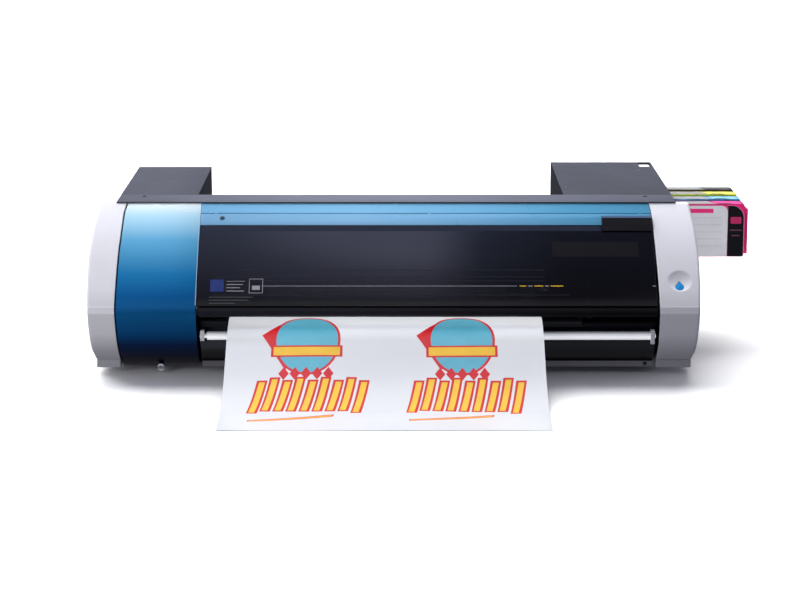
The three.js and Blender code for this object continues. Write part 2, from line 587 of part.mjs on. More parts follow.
piece('grit_roller', join(
  rod('x', GRIT.radius, -314, 300, [GRIT.y, GRIT_Z], 24),
  rod('x', 5, GEAR_X[0], 308, [GRIT.y, GRIT_Z], 16),
  prismX(gearOutline(FEED_TEETH, [GRIT.y, GRIT_Z], 0), ...GEAR_X)), 'steel');
piece('feed_pinion', join(
  prismX(gearOutline(PINION_TEETH, pinionCentre, Math.PI / PINION_TEETH), ...GEAR_X),
  rod('x', 2.5, GEAR_X[0] - 6, GEAR_X[1], pinionCentre, 12)), 'steel');
piece('feed_motor', turned('x', [[0, -400], [18, -400], [20, -398], [20, -353], [8, -352], [8, -350.6],
  [0, -350.6]], pinionCentre), 'dark');

const PINCH = { radius: 6, half: 8, pivotY: 44, pivotZ: 146 };
PINCH.z = PLATEN_TOP + 0.3 + MEDIA_THICKNESS + 0.3 + PINCH.radius;
const PINCH_X = { left: -235, right: 205 };
for (const [side, x] of Object.entries(PINCH_X)) {
  const cheek = (x0, x1) => prismX([
    [GRIT.y - 3, PINCH.z - 3], [GRIT.y + 4, PINCH.z - 4], [PINCH.pivotY + 3, PINCH.pivotZ - 6],
    [PINCH.pivotY + 5, PINCH.pivotZ + 4], [PINCH.pivotY - 6, PINCH.pivotZ + 4], [GRIT.y, PINCH.z + 4],
    [GRIT.y - 4, PINCH.z + 2],
  ], x0, x1);
  const outer = PINCH.half + 3.6;
  piece(`pinch_arm_${side}`, cut(
    join(
      cheek(x - outer, x - PINCH.half - 0.6), cheek(x + PINCH.half + 0.6, x + outer),
      prismX([[24, 132], [PINCH.pivotY + 3, PINCH.pivotZ - 6], [PINCH.pivotY + 5, PINCH.pivotZ + 4],
        [PINCH.pivotY - 6, PINCH.pivotZ + 4], [22, 138]], x - outer, x + outer)),
    rod('x', 1.9, x - 20, x + 20, [GRIT.y, PINCH.z], 12)), 'dark');
  piece(`pinch_roller_${side}`, turned('x', [
    [0, x - outer], [1.6, x - outer], [1.6, x - PINCH.half], [PINCH.radius, x - PINCH.half],
    [PINCH.radius, x + PINCH.half], [1.6, x + PINCH.half], [1.6, x + outer], [0, x + outer],
  ], [GRIT.y, PINCH.z], 20), 'rubber');
}

// The loading lever and its shaft, which lifts the pinch arms.
piece('loading_lever', join(
  rod('x', LEVER.radius, LEVER.x[0], 286, [LEVER.y, LEVER.z + 4], 16),
  rod('x', 9, LEVER.x[0], LEVER.x[1], [LEVER.y, LEVER.z + 4], 20),
  prismX([[LEVER.y + 2, LEVER.z - 2], [LEVER.y + 46, LEVER.z + 22], [LEVER.y + 62, LEVER.z + 24],
    [LEVER.y + 64, LEVER.z + 30], [LEVER.y + 60, LEVER.z + 36], [LEVER.y + 42, LEVER.z + 32],
    [LEVER.y - 2, LEVER.z + 12]], LEVER.x[0] + 1, LEVER.x[1] - 1)), 'blue');

// ---------------------------------------------------------------- media roll and vinyl

const rollZ = SHAFT.z + Math.sqrt((ROLL.flange + SHAFT.radius + GAP) ** 2 - SHAFT.spread ** 2);
const wound = [MEDIA_LEFT - 2 * GAP, MEDIA_RIGHT + 2 * GAP];
piece('media_roll', turned('x', [
  [0, wound[0] - 4], [ROLL.core, wound[0] - 4], [ROLL.core, wound[0]], [ROLL.radius, wound[0]],
  [ROLL.radius, wound[1]], [ROLL.core, wound[1]], [ROLL.core, wound[1] + 4], [0, wound[1] + 4],
], [ROLL.y, rollZ], 40), 'vinyl');
for (const [side, face, out] of [['left', wound[0] - GAP, -1], ['right', wound[1] + GAP, 1]]) {
  const ring = [[ROLL.core + GAP, face], [ROLL.flange, face], [ROLL.flange, face + out * 6],
    [ROLL.core + 8, face + out * 6], [ROLL.core + 8, face + out * 11], [0, face + out * 11],
    [0, face + out * 5], [ROLL.core + GAP, face + out * 5], [ROLL.core + GAP, face]];
  piece(`roll_flange_${side}`, turned('x', out > 0 ? ring : ring.reverse(), [ROLL.y, rollZ], 40), 'dark');
}
for (const [place, y] of [['front', SHAFT_Y[0]], ['rear', SHAFT_Y[1]]]) {
  const ends = [LOBE_LEFT + 1.2, LOBE_RIGHT - 1.2];
  piece(`roll_shaft_${place}`, turned('x', [
    [0, ends[0] - 5], [JOURNAL, ends[0] - 5], [JOURNAL, ends[0]], [SHAFT.radius, ends[0]],
    [SHAFT.radius, ends[1]], [JOURNAL, ends[1]], [JOURNAL, ends[1] + 5], [0, ends[1] + 5],
  ], [y, SHAFT.z]), 'aluminium');
}

// The vinyl leaves the top of the roll, crosses the platen, slopes down in front of
// the guide bar and lies on the table.
function vinylPath() {
  const lift = PLATEN_TOP + GAP + MEDIA_THICKNESS;
  const reach = ROLL.radius + 2 * GAP + MEDIA_THICKNESS;
  const guide = [GUIDE_BACK - 6, lift];
  const dy = ROLL.y - guide[0];
  const dz = rollZ - guide[1];
  const distance = Math.hypot(dy, dz);
  const angle = Math.atan2(dz, dy) + Math.asin(reach / distance);
  const run = Math.sqrt(distance ** 2 - reach ** 2);
  const leave = [guide[0] + run * Math.cos(angle), guide[1] + run * Math.sin(angle)];
  const points = [leave, guide];
  const low = TABLE + MEDIA_THICKNESS + GAP;
  const fall = new THREE.SplineCurve([
    [PLATEN_FRONT + 10, lift], [-135, lift - 1.1], [-152, 113.8], [-170, 107.8], [-195, 96.3], [-233, 72.5],
    [-270, 50.5], [-301, 36], [-331, 25.8], [-362, 19.6], [-392, low],
  ].map((p) => new THREE.Vector2(...p)));
  fall.getPoints(22).forEach((p) => points.push([p.x, Math.max(p.y, low)]));
  points.push([MEDIA_FRONT, low]);
  return points;
}
const path = vinylPath();
piece('vinyl_sheet', prismX([...path, ...inset(path, MEDIA_THICKNESS).reverse()], MEDIA_LEFT, MEDIA_RIGHT), 'vinyl');

// ---------------------------------------------------------------- ink

const inkRow = [0, 1, 2, 3].map((i) => CARTRIDGE.front + CARTRIDGE.pitch * i);
piece('ink_bay', cut(
  box([330, ROOF_RIGHT - SHEET_METAL - GAP], [BAY.y[0] + 1, BAY.y[1] - 1], [162, 281]),
  ...inkRow.map((y) => box([CARTRIDGE.inner - 4, 490], [y - 0.8, y + CARTRIDGE.thick + 0.8],
    [CARTRIDGE.bottom - 0.8, CARTRIDGE.top + 0.8])),
), 'dark');
['magenta', 'cyan', 'yellow', 'black'].forEach((ink, i) => {
  const y = [inkRow[i], inkRow[i] + CARTRIDGE.thick];
  piece(`ink_cartridge_${ink}`, join(
    box([CARTRIDGE.inner, CARTRIDGE.outer], y, [CARTRIDGE.bottom, CARTRIDGE.top]),
    box([CARTRIDGE.outer - 1, CARTRIDGE.outer + 6.3], [y[0] + 4, y[1] - 4], [CARTRIDGE.bottom + 5, CARTRIDGE.top - 9]),
  ), ink === 'black' ? 'keyBlack' : ink);
});

// ---------------------------------------------------------------- power

piece('power_supply', cut(
  box([-456, -352], [110, 250], [TRAY_TOP + GAP, 98]),
  box([-454.5, -353.5], [111.5, 248.5], [TRAY_TOP - 1, 96.5]),
), 'steel');
piece('cooling_fan_rotor', join(
  rod('y', 12, REAR_LEFT - 14, REAR_LEFT - 4, [FAN.x, FAN.z], 20),
  ...[0, 1, 2, 3, 4, 5, 6].map((i) => new THREE.BoxGeometry(22, 7, 1.6)
    .rotateX(0.6).translate(21, 0, 0).rotateY(i * 2 * Math.PI / 7).translate(FAN.x, REAR_LEFT - 9, FAN.z)),
), 'black');
piece('power_inlet', cut(
  box(INLET.x, [REAR_LEFT - 24, REAR_LEFT + 1], INLET.z),
  box([INLET.x[0] + 3, INLET.x[1] - 3], [REAR_LEFT - 16, REAR_LEFT + 5], [INLET.z[0] + 3, INLET.z[1] - 3]),
), 'black');

// ---------------------------------------------------------------- placing

const boxOfMachine = new THREE.Box3().setFromObject(machine);
machine.position.set(
  -(boxOfMachine.min.x + boxOfMachine.max.x) / 2,
  -(boxOfMachine.min.y + boxOfMachine.max.y) / 2,
  -boxOfMachine.min.z);
machine.updateMatrixWorld(true);

export default machine;
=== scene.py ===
import json
import math

import bmesh
import bpy
from mathutils import Matrix, Vector

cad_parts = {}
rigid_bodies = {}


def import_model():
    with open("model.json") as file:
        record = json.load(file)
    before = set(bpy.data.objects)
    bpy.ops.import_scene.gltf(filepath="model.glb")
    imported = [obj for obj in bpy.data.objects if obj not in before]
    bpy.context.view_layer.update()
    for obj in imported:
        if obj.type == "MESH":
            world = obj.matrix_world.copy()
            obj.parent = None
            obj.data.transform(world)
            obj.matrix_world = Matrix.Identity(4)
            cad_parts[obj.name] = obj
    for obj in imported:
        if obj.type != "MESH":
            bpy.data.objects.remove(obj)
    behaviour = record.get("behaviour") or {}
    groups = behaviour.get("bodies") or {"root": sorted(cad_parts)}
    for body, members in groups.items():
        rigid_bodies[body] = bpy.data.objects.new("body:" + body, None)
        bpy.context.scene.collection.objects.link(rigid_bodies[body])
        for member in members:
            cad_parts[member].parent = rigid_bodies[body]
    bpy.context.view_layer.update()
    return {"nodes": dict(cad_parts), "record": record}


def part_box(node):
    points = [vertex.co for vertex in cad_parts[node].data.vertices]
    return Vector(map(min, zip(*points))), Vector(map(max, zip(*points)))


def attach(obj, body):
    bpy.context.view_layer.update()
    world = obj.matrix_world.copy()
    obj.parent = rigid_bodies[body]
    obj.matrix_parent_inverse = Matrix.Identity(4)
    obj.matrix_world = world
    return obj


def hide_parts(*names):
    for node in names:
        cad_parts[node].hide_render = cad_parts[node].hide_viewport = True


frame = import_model()
NODES = frame["nodes"]
MM = 0.001

# ------------------------------------------------------------------ places
# The machine's own frame, in mm: X 0 is midway between the end caps, Y 0 is the
# roof's front edge, and Z is measured from 293 mm under the roof's top.
CAP_L, CAP_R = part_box("left_end_cap"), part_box("right_end_cap")
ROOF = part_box("roof_front_panel")
ORIGIN = Vector(((CAP_L[0].x + CAP_R[1].x) / 2, ROOF[0].y, ROOF[1].z - 293 * MM))


def at(x, y, z):
    """A point of the machine's frame in mm, as a point in metres."""
    return ORIGIN + Vector((x, y, z)) * MM


def local(p):
    """A point in metres, in the machine's frame in mm."""
    return (Vector(p) - ORIGIN) / MM


def span(node, axis):
    """A node's two ends along an axis, in the machine's frame in mm."""
    low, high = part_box(node)
    return local(low)[axis], local(high)[axis]


# ------------------------------------------------------------------ front profile
TOP, CREASE = (1, 290.6), (-155.7, 144.4)
LOWER, FOOT = (-157.8, 134), (-91, 33)
UPPER_RISE, LOWER_RISE = 7.4, 11.5


def arc(a, b, rise, t):
    """The point at fraction t of a shallow arc from a to b, and its outward direction."""
    chord = math.dist(a, b)
    along = ((b[0] - a[0]) / chord, (b[1] - a[1]) / chord)
    out = (along[1], -along[0])
    radius = (chord * chord / 4 + rise * rise) / (2 * rise)
    angle = math.asin(chord / 2 / radius) * (2 * t - 1)
    way = [out[k] * math.cos(angle) + along[k] * math.sin(angle) for k in (0, 1)]
    centre = [(a[k] + b[k]) / 2 - out[k] * (radius - rise) for k in (0, 1)]
    return (centre[0] + radius * way[0], centre[1] + radius * way[1]), way


def upper(t):
    return arc(TOP, CREASE, UPPER_RISE, t)


def lower(t):
    return arc(LOWER, FOOT, LOWER_RISE, t)


def offset(found, distance):
    """A profile point moved outwards by a distance."""
    (y, z), (ny, nz) = found
    return y + ny * distance, z + nz * distance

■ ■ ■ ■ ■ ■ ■

JOB. Extract the lines from the line with "const boxOfMachine = new" to the line with "bpy.data.objects.remove(obj)", inclusive, reproducing them exactly and leaving out every other line.

RESPONSE BELOW.
const boxOfMachine = new THREE.Box3().setFromObject(machine);
machine.position.set(
  -(boxOfMachine.min.x + boxOfMachine.max.x) / 2,
  -(boxOfMachine.min.y + boxOfMachine.max.y) / 2,
  -boxOfMachine.min.z);
machine.updateMatrixWorld(true);

export default machine;
=== scene.py ===
import json
import math

import bmesh
import bpy
from mathutils import Matrix, Vector

cad_parts = {}
rigid_bodies = {}


def import_model():
    with open("model.json") as file:
        record = json.load(file)
    before = set(bpy.data.objects)
    bpy.ops.import_scene.gltf(filepath="model.glb")
    imported = [obj for obj in bpy.data.objects if obj not in before]
    bpy.context.view_layer.update()
    for obj in imported:
        if obj.type == "MESH":
            world = obj.matrix_world.copy()
            obj.parent = None
            obj.data.transform(world)
            obj.matrix_world = Matrix.Identity(4)
            cad_parts[obj.name] = obj
    for obj in imported:
        if obj.type != "MESH":
            bpy.data.objects.remove(obj)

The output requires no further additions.